For a lot of people that end up gravitating toward using No-till living soil products they inevitably learn about Korean Naturally Farming. I've always wondered why so many no-till users end up down the KNF rabbit hole. Yes they work very well together, and it seems the perfect fit, but I feel it's that DIY spirit that is in the people that were open enough to try using no-till living soil products in the first place. We aren't the type to be told what and how to do things, thus we tend to create our own path in our gardening journey.
Using KNF inputs works well for most organic gardens. The staple product everyone starts to use when getting into Korean Natural Farming is Lactic Acid Bacteria Serum. LABS helps to unlock nutrients in the soil that my otherwise take longer to break down. It really is a magical product. It will take a normal organic garden from good, to great. There are numerous products on the market that are marketed as living microbes in a bottle, but to be honest, LABS can't be beat. I haven't used another bottled microbe product in so many years I can't even remember what the last bottle was.

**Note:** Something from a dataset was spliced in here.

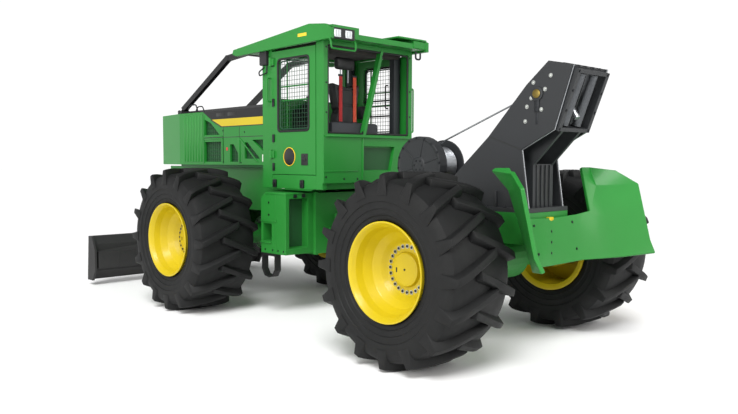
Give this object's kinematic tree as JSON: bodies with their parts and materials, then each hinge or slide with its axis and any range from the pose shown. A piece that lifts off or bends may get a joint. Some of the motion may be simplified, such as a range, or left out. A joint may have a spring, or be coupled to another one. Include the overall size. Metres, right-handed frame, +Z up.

Once you bring LABS into the garden the natural progression is to work with Fermented Fruit Juices or FFJ. Fermented Fruits Juices are fermented fruits that you extract the liquid, and use it as a type of fertilizer. For those die hard Master CHO followers, or JADAM followers, there is no deviating form the recipes promoted by both. As one not to follow any rules, I have experimented over the years and came up with a recipe I personally use in my gardens during flower. It doesn't follow anyone's rules, and the die hards may roast me, but I don't really give two fucks. It works. Period.
Fermented Fruit Juice Recipe:
1- part Avocado
1- part carrot
2- parts mango
2- parts banana
¼ to 1 - cup of Lactic Acid bacteria serum Depending on the volume of your bucket
*Equal amounts of organic turbinado sugar by weight
Cut your fruits into small pieces, and weigh them, then place the fruits into a bucket. Now weigh out the same weight in sugar as what your fruits weighed. If your fruit weighed 5lbs, then add 5lbs. Of sugar.
Mix all of the contents into your bucket, and there's really no need to smash or mush the fruits. Now when done without the LABS there can be a rotting smell. So I personally add ¼ cup of LABS to a ½ to 1 gallon mix. It will cut the smell down, and all you will be left with is a sweet sugar smell with fruit undertones.
I use to use a fermenting bucket that I would make to ferment these in, but now I just use a bucket without a lid, and I take a paper towel or a thin towel and lay it over the top of the bucket to keep pests and critters out. You can tie around the edge of the bucket to help keep the towel on with some twine or rubber band.
Once a day I like to stir the bucket for roughly 2 weeks. After about 3 to 4 days you should see the liquid extracting from the fruits, and a sludge start to build up. It will get thinner and thinner the closer to 2 weeks it gets. Sometime between 2 and 3 weeks the mix will be done, and you can strain off the chunks of fruit. Your should be left with a sugary fruit liquid that your plants are going to love. I have a colander that fits over a bucket that I just pour one bucket into the other bucket, and wait for the colander to fully drain.
When using this recipe I use ½ ounce per gallon of water soil drenched during flower. I have used it once per week, and tried every other week, and have settled on using it every other week in conjunction with LABS. When used with LABS your plants should be a super deep green, and grow robust. The terpenes should punch you in the face as flower progresses.
This is a simple method to help improve the health of your garden all while staying more self-sufficient. I prefer to use organic produce, but you can use your judgment. At my local grocery store they only sale organic produce. They also have a shelf of fruit that isn't the best to eat, but is perfect for this. It's usually $2 per bag of fruit. It makes my FFJ pretty damn cheap to make, and my plants love me for it.